*WHAT YOU SHOULD DO*
Select all lines with the string "axes" in them, and copy those lines.

start RECORD EXCERPTS

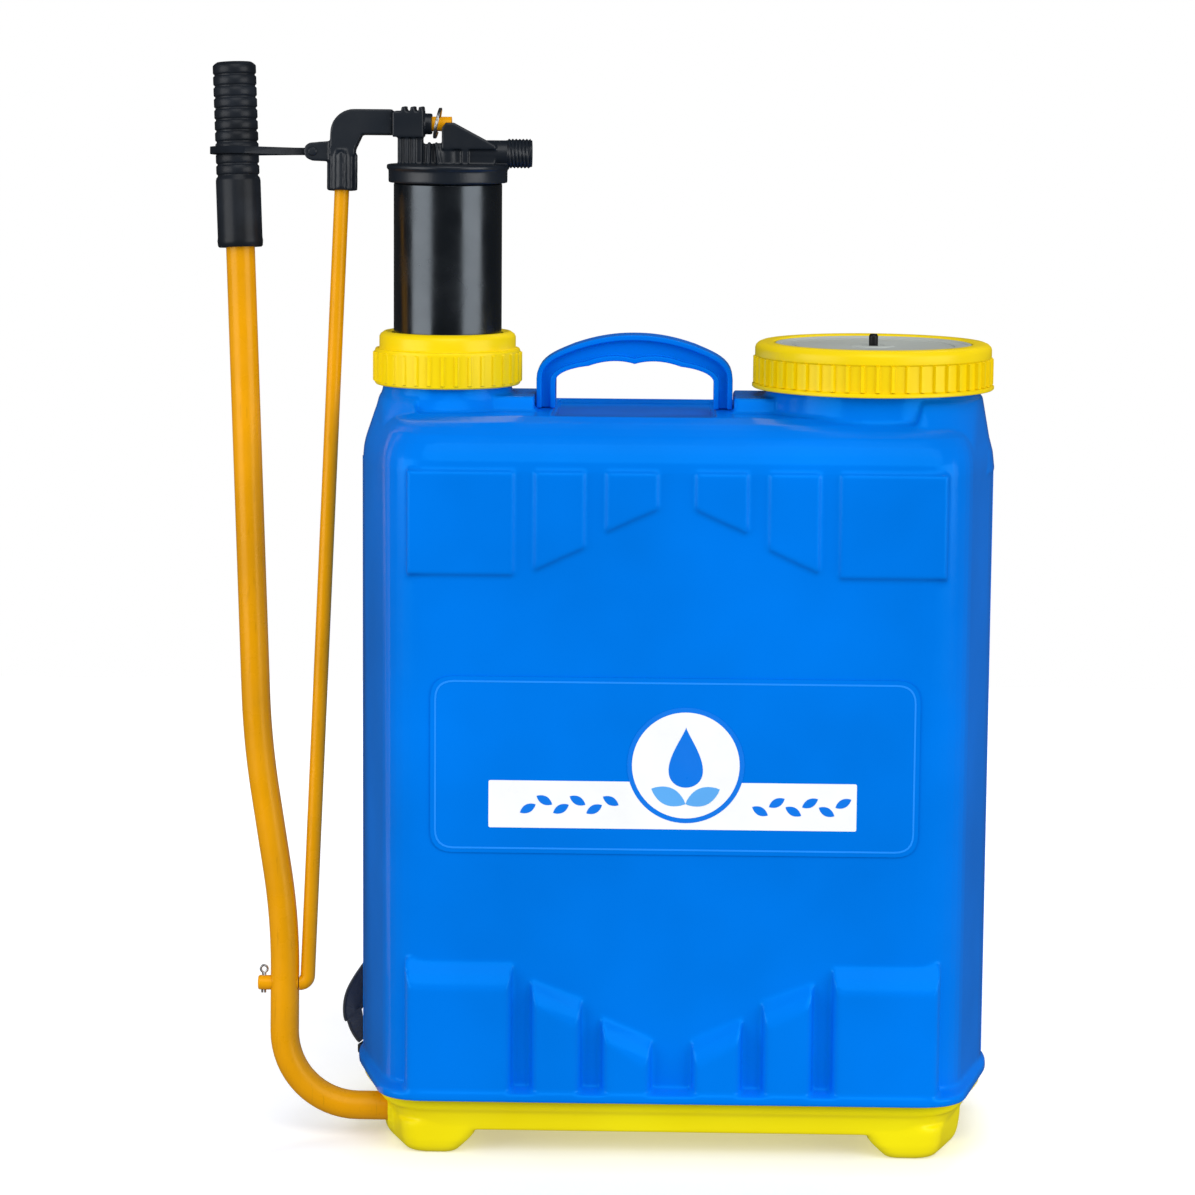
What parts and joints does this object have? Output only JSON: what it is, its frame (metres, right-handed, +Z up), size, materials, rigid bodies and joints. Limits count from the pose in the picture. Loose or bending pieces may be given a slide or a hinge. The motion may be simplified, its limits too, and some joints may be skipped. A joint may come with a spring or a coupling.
{
  "type": "knapsack sprayer",
  "caption": "Back-carried pump sprayer: upright moulded tank on a footed base, side hand lever linked to a rising air-chamber pump, screwed filler lid, top handle and shoulder straps.",
  "frame": {"origin": "centre of the whole object's box, on the floor under the feet", "axes": "+X to the right seen from the front (the filler side), +Y towards the wearer's back, +Z up"},
  "size_m": [0.4958, 0.2255, 0.6766],
  "materials": {
    "blue_plastic": "glossy blow-moulded polyethylene",
    "yellow_plastic": "semi-gloss moulded polypropylene",
    "lever_paint": "smooth amber powder coat over steel tube",
    "black_plastic": "satin moulded black plastic",
    "grip_rubber": "satin black rubber",
    "seal_rubber": "matt black rubber",
    "grey_plastic": "light grey moulded plastic",
    "natural_plastic": "uncoloured moulded plastic",
    "steel": "bright zinc-plated or stainless steel",
    "label_film": null,
    "webbing_fabric": "black woven webbing",
    "pad_fabric": "black padded fabric"
  },
  "bodies": {
    "root": {"tank": "blue_plastic", "carry_handle": "blue_plastic", "front_label": "label_film", "base": "yellow_plastic", "base_screw_1": "steel", "base_screw_2": "steel", "base_screw_3": "steel", "base_screw_4": "steel", "lever_bush_outer": "natural_plastic", "lever_bush_inner": "natural_plastic", "barrel_gasket": "seal_rubber", "pump_barrel": "natural_plastic", "suction_valve_seat": "black_plastic", "suction_strainer": "natural_plastic", "filler_strainer": "natural_plastic", "strap_bracket": "black_plastic", "bracket_screw_left": "steel", "bracket_screw_right": "steel", "strap_loop_left": "webbing_fabric", "shoulder_pad_left": "pad_fabric", "strap_buckle_left": "black_plastic", "strap_webbing_left": "webbing_fabric", "strap_hook_left": "black_plastic", "strap_loop_right": "webbing_fabric", "shoulder_pad_right": "pad_fabric", "strap_buckle_right": "black_plastic", "strap_webbing_right": "webbing_fabric", "strap_hook_right": "black_plastic"},
    "lever": {"lever_tube": "lever_paint", "lever_grip": "grip_rubber", "link_pin": "lever_paint", "link_split_pin": "steel", "shaft_washer": "steel", "shaft_split_pin": "steel"},
    "plunger": {"air_chamber": "black_plastic", "chamber_head": "black_plastic", "head_gasket": "seal_rubber", "dip_tube": "natural_plastic", "plunger_tube": "steel", "piston_body": "natural_plastic", "piston_cup": "seal_rubber", "delivery_cage": "black_plastic"},
    "rod": {"link_rod": "lever_paint", "rod_elbow_sleeve": "black_plastic", "ring_cotter": "steel", "keeper_pin": "steel"},
    "keeper": {"keeper_loop": "grip_rubber"},
    "suction_ball": {"suction_ball": "steel"},
    "delivery_ball": {"delivery_ball": "steel"},
    "collar_seal": {"collar_seal": "seal_rubber"},
    "collar_nut": {"pump_collar_nut": "yellow_plastic"},
    "lid": {"lid_disc": "grey_plastic", "lid_gasket": "seal_rubber"},
    "lid_ring": {"lid_ring": "yellow_plastic"},
    "vent": {"vent_valve": "seal_rubber"}
  },
  "joints": [
    {"name": "lever_swing", "type": "hinge", "parent": "root", "child": "lever", "pos_m": [-0.1435, -0.06175, 0.02], "axis": [-1, 0, 0], "range_deg": [0, 85]},
    {"name": "plunger_slide", "type": "slide", "parent": "root", "child": "plunger", "axis": [0, 0, 1], "range_m": [-0.0756, 0]},
    {"name": "rod_swing", "type": "hinge", "parent": "plunger", "child": "rod", "pos_m": [-0.1235, -0.01175, 0.638], "axis": [1, 0, 0], "range_deg": [0, 7.6]},
    {"name": "keeper_pivot", "type": "hinge", "parent": "rod", "child": "keeper", "pos_m": [-0.1837, -0.0132, 0.62026], "axis": [0, 0.9967, -0.0812], "range_deg": [-5, 5], "deforming": ["keeper_loop"]},
    {"name": "suction_ball_lift", "type": "slide", "parent": "root", "child": "suction_ball", "axis": [0, 0, 1], "range_m": [0, 0.004]},
    {"name": "delivery_ball_lift", "type": "slide", "parent": "plunger", "child": "delivery_ball", "axis": [0, 0, 1], "range_m": [0, 0.004]},
    {"name": "collar_lift", "type": "slide", "parent": "root", "child": "collar_seal", "axis": [0, 0, 1], "range_m": [0, 0.0126]},
    {"name": "collar_turn", "type": "hinge", "parent": "collar_seal", "child": "collar_nut", "pos_m": [-0.0992, -0.01175, 0.49], "axis": [0, 0, 1], "range_deg": [0, 900]},
    {"name": "lid_lift", "type": "slide", "parent": "root", "child": "lid", "axis": [0, 0, 1], "range_m": [0, 0.0151]},
    {"name": "lid_turn", "type": "hinge", "parent": "lid", "child": "lid_ring", "pos_m": [0.1689, -0.01175, 0.49], "axis": [0, 0, 1], "range_deg": [0, 1080]},
    {"name": "vent_travel", "type": "slide", "parent": "lid", "child": "vent", "axis": [0, 0, -1], "range_m": [0, 0.0012], "stiffness_N_per_m": 60}
  ],
  "couplings": [
    {"joint": "plunger_slide", "follows": "lever_swing", "m_per_rad": -0.050872},
    {"joint": "rod_swing", "follows": "lever_swing", "ratio": 0.089105},
    {"joint": "collar_lift", "follows": "collar_turn", "m_per_rad": 0.00079577},
    {"joint": "lid_lift", "follows": "lid_turn", "m_per_rad": 0.00079577}
  ]
}
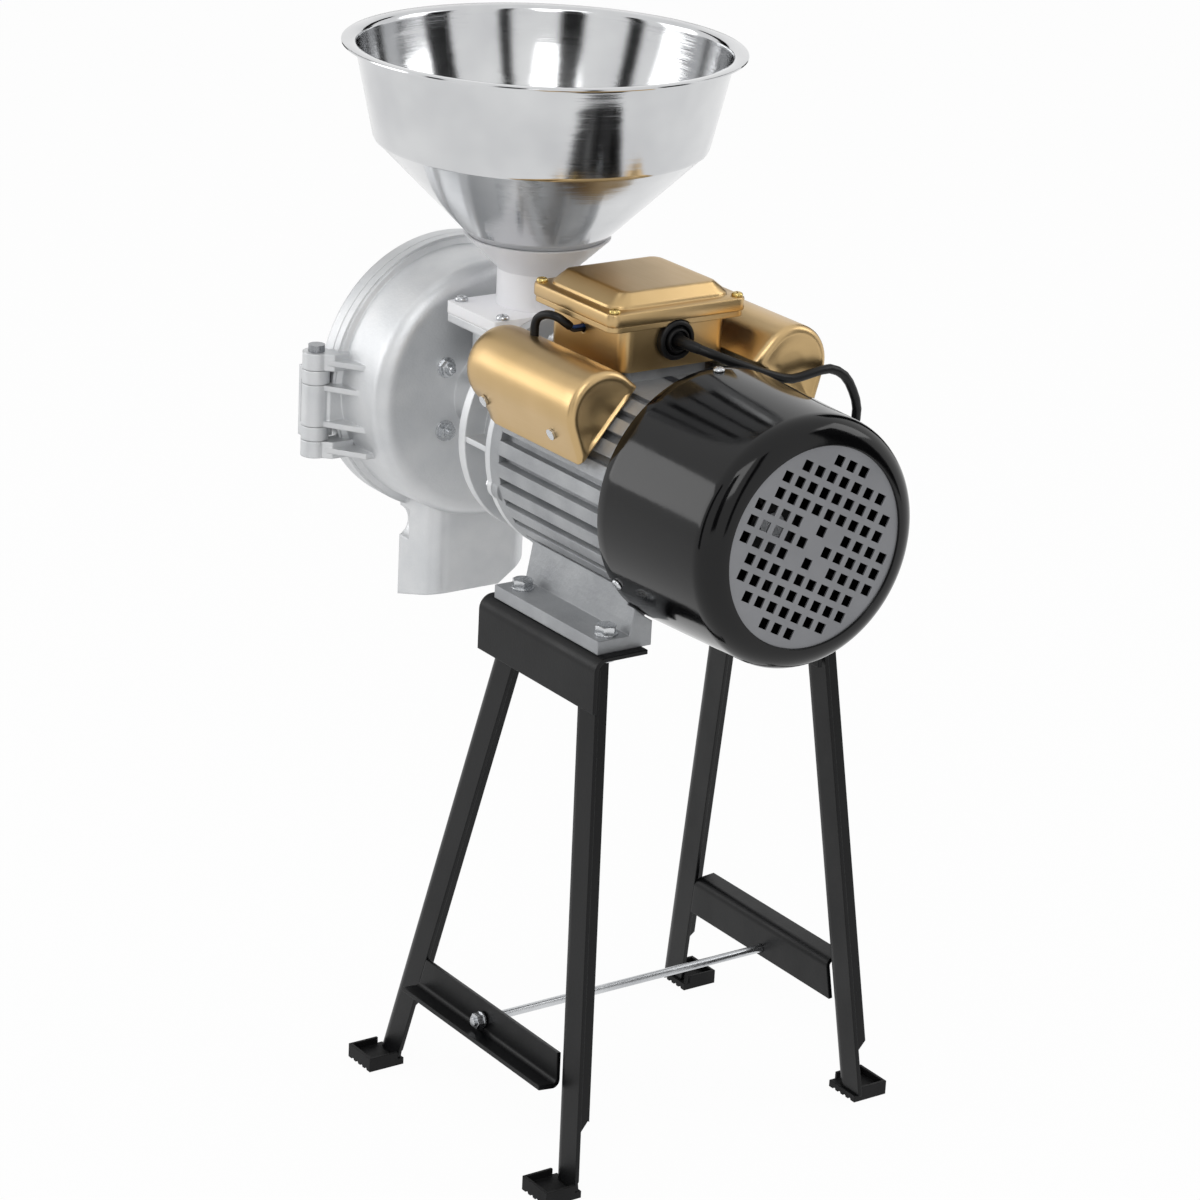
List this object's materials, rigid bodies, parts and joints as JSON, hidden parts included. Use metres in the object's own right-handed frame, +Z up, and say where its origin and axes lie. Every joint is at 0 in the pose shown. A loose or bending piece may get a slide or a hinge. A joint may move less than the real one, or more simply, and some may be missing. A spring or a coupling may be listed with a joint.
{
  "type": "electric grain mill",
  "caption": "Motor-driven disc grain mill on a splayed steel stand, with a steel feed hopper, hinged cast door, finned motor, fan cowl and capacitor covers.",
  "frame": {"origin": "centre of the footprint on the floor, under the middle of the mill's length", "axes": "+X to the fan end, -X to the mill's door, +Z up; the shaft lies along X"},
  "size_m": [0.4998, 0.307, 0.7214],
  "materials": {
    "black_steel": "gloss black paint on folded steel",
    "black_plastic": "matt black moulding",
    "zinc": "zinc plated",
    "motor_alloy": "dull silver casting",
    "iron": "laminated or cast iron",
    "copper": "enamelled winding",
    "steel": "turned steel",
    "grille_steel": "silver painted sheet",
    "gold": "satin gold finish",
    "white_plastic": "milky white moulding",
    "cream_plastic": "cream moulding",
    "cast_alloy": "bead-blasted aluminium casting",
    "stainless": "polished stainless sheet",
    "gloss_black": "gloss black enamel",
    "rubber": "black flexible cord"
  },
  "bodies": {
    "base": {"near_rail": "black_steel", "far_rail": "black_steel", "near_front_leg": "black_steel", "near_rear_leg": "black_steel", "far_front_leg": "black_steel", "far_rear_leg": "black_steel", "near_crossbar": "black_steel", "far_crossbar": "black_steel", "foot_pads": "black_plastic", "tie_rod": "zinc", "tie_rod_nuts": "zinc", "foot_bolts": "zinc", "foot_nuts": "zinc", "motor_feet": "motor_alloy", "motor_frame": "motor_alloy", "stator_core": "iron", "stator_windings": "copper", "front_end_shield": "motor_alloy", "rear_end_shield": "motor_alloy", "shaft_bearings": "steel", "shaft_seal": "rubber", "contact_plate": "black_plastic", "fan_cowl": "gloss_black", "fan_grille": "grille_steel", "cowl_screws": "zinc", "terminal_box": "gold", "terminal_lid": "gold", "lid_screws": "zinc", "terminal_block": "cream_plastic", "cable_gland": "black_plastic", "capacitors": "white_plastic", "near_capacitor_cover": "gold", "far_capacitor_cover": "gold", "cover_screws": "zinc", "capacitor_lead": "rubber", "mains_cord": "rubber", "cord_coil": "rubber", "cord_tail": "rubber", "cord_tie": "black_plastic", "mains_plug": "black_plastic", "mill_housing": "cast_alloy", "bell_bolts": "zinc", "fixed_burr": "iron", "burr_bolts": "zinc", "hinge_pin": "zinc", "swing_pin": "zinc", "inlet_cup": "white_plastic", "cup_screws": "zinc"},
    "rotor": {"motor_shaft": "steel", "rotor_core": "iron", "governor": "cream_plastic", "cooling_fan": "black_plastic", "feed_auger": "iron"},
    "moving_disc": {"moving_burr": "iron"},
    "door_body": {"door": "cast_alloy"},
    "swing_bolt_body": {"swing_bolt": "zinc"},
    "wing_nut_body": {"wing_nut": "zinc"},
    "pad_body": {"thrust_pad": "copper"},
    "screw_body": {"adjusting_screw": "steel"},
    "hopper_body": {"hopper": "stainless"}
  },
  "joints": [
    {"name": "shaft_spin", "type": "hinge", "parent": "base", "child": "rotor", "pos_m": [0, 0, 0.4597], "axis": [1, 0, 0], "continuous": true},
    {"name": "disc_gap_slide", "type": "slide", "parent": "rotor", "child": "moving_disc", "axis": [1, 0, 0], "range_m": [-0.00263, 0.00088]},
    {"name": "door_hinge", "type": "hinge", "parent": "base", "child": "door_body", "pos_m": [-0.19015, -0.112, 0.4597], "axis": [0, 0, 1], "range_deg": [0, 105]},
    {"name": "swing_bolt_turn", "type": "hinge", "parent": "base", "child": "swing_bolt_body", "pos_m": [-0.17455, 0.113, 0.4597], "axis": [0, 0, 1], "range_deg": [0, 135]},
    {"name": "wing_nut_turn", "type": "hinge", "parent": "swing_bolt_body", "child": "wing_nut_body", "pos_m": [-0.17455, 0.113, 0.4597], "axis": [0.7071, 0.7071, 0], "continuous": true},
    {"name": "thrust_pad_slide", "type": "slide", "parent": "door_body", "child": "pad_body", "axis": [1, 0, 0], "range_m": [-0.00263, 0.00088]},
    {"name": "adjusting_screw_turn", "type": "hinge", "parent": "pad_body", "child": "screw_body", "pos_m": [-0.21815, 0, 0.4597], "axis": [1, 0, 0], "range_deg": [-540, 180]},
    {"name": "hopper_lift", "type": "slide", "parent": "base", "child": "hopper_body", "axis": [0, 0, 1], "range_m": [0, 0.06]}
  ],
  "couplings": [
    {"joint": "thrust_pad_slide", "follows": "adjusting_screw_turn", "m_per_rad": 0.00027852},
    {"joint": "disc_gap_slide", "follows": "adjusting_screw_turn", "m_per_rad": 0.00027852}
  ]
}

end RECORD EXCERPTS

*CORRECT ANSWER*
  "frame": {"origin": "centre of the whole object's box, on the floor under the feet", "axes": "+X to the right seen from the front (the filler side), +Y towards the wearer's back, +Z up"},
List this object's materials, rigid bodies, parts and joints as JSON, hidden parts included. Use metres in the object's own right-handed frame, +Z up, and say where its origin and axes lie. Every joint is at 0 in the pose shown. A loose or bending piece may get a slide or a hinge. A joint may move less than the real one, or more simply, and some may be missing. A spring or a coupling may be listed with a joint.
  "frame": {"origin": "centre of the footprint on the floor, under the middle of the mill's length", "axes": "+X to the fan end, -X to the mill's door, +Z up; the shaft lies along X"},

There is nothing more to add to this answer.